His guilelessness worked in the other direction, too. A law clerk might suggest that the Justice “work on” one of his colleagues, to coax him or her to go along with one of his proposed opinions. He would refuse. “I don’t ‘lobby,’” he said. His colleagues’ votes would be guided by their own understandings of what the law required. And if they got it wrong, his job was to challenge their legal conclusions in a no-holds-barred separate opinion—out in the open. He wasn’t a back-channels guy.

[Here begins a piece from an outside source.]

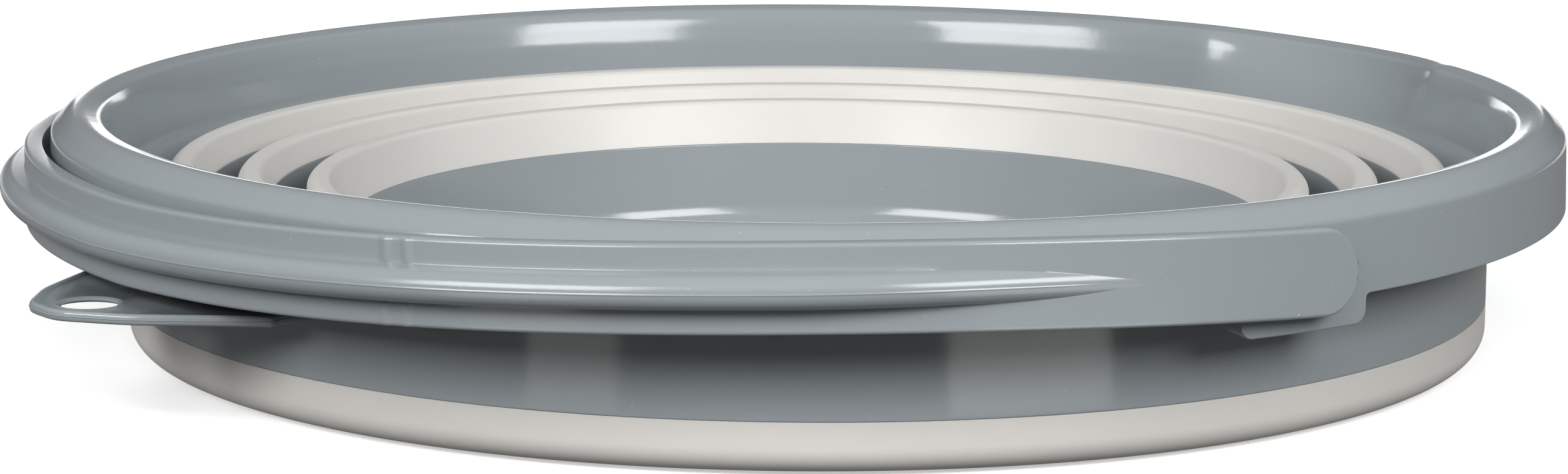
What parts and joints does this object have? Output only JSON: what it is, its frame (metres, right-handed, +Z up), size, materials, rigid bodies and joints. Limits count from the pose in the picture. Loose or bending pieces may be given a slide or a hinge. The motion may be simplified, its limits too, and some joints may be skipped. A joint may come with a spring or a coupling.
{
  "type": "collapsible foot spa basin",
  "caption": "Round collapsible basin that folds flat: rigid rim, rings and base cup joined by soft folds, with a pouring spout, a hang tab and a swinging bail handle.",
  "frame": {"origin": "on the vertical axis, at the centre of the flat pad under the base cup", "axes": "+Z up along the basin's axis; +X towards the pouring spout, -X towards the hang tab; the handle turns about an axis along Y"},
  "size_m": [0.3265, 0.31, 0.0468],
  "materials": {
    "rim_plastic": "gloss injection-moulded polypropylene, blue grey",
    "cup_plastic": "gloss injection-moulded polypropylene, blue grey",
    "ring_plastic": "gloss injection-moulded polypropylene, blue grey",
    "handle_plastic": "satin-gloss injection-moulded polypropylene, blue grey",
    "soft_fold": "satin thermoplastic rubber, warm light grey"
  },
  "bodies": {
    "base": {"base_cup": "cup_plastic"},
    "inner_tier": {"ring_inner": "ring_plastic", "fold_inner": "soft_fold"},
    "outer_tier": {"ring_outer": "ring_plastic", "fold_middle": "soft_fold"},
    "rim_tier": {"rim": "rim_plastic", "fold_outer": "soft_fold"},
    "bail": {"handle": "handle_plastic"}
  },
  "joints": [
    {"name": "inner_lift", "type": "slide", "parent": "base", "child": "inner_tier", "axis": [0, 0, 1], "range_m": [0, 0.061], "deforming": ["fold_inner"]},
    {"name": "outer_lift", "type": "slide", "parent": "inner_tier", "child": "outer_tier", "axis": [0, 0, 1], "range_m": [0, 0.064], "deforming": ["fold_middle"]},
    {"name": "rim_lift", "type": "slide", "parent": "outer_tier", "child": "rim_tier", "axis": [0, 0, 1], "range_m": [0, 0.068], "deforming": ["fold_outer"]},
    {"name": "handle_swing", "type": "hinge", "parent": "rim_tier", "child": "bail", "pos_m": [0, 0, 0.036], "axis": [0, 1, 0], "range_deg": [0, 170]}
  ]
}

Courts can be mysterious. From the outside, it can be difficult to know for sure whether judges are doing their jobs right, whether they are consistently dispensing justice with intelligence and impartiality. The good fortune of a law clerk is the opportunity to pull back the curtain and get a look for one’s self up close at the machinery of justice. Perhaps some are disappointed by what they see. Those of us who clerked for Justice Scalia were not. We learned that, in his chambers, the system worked exactly as it should.

  • 1Schuette v Coalition to Defend Affirmative Action, Integration and Immigrant Rights and Fight for Equality by Any Means Necessary (BAMN), 134 S Ct 1623, 1642 (2014) (Scalia concurring in the judgment).
  • 2Bond v United States, 134 S Ct 2077, 2095 (2014) (Scalia concurring in the judgment).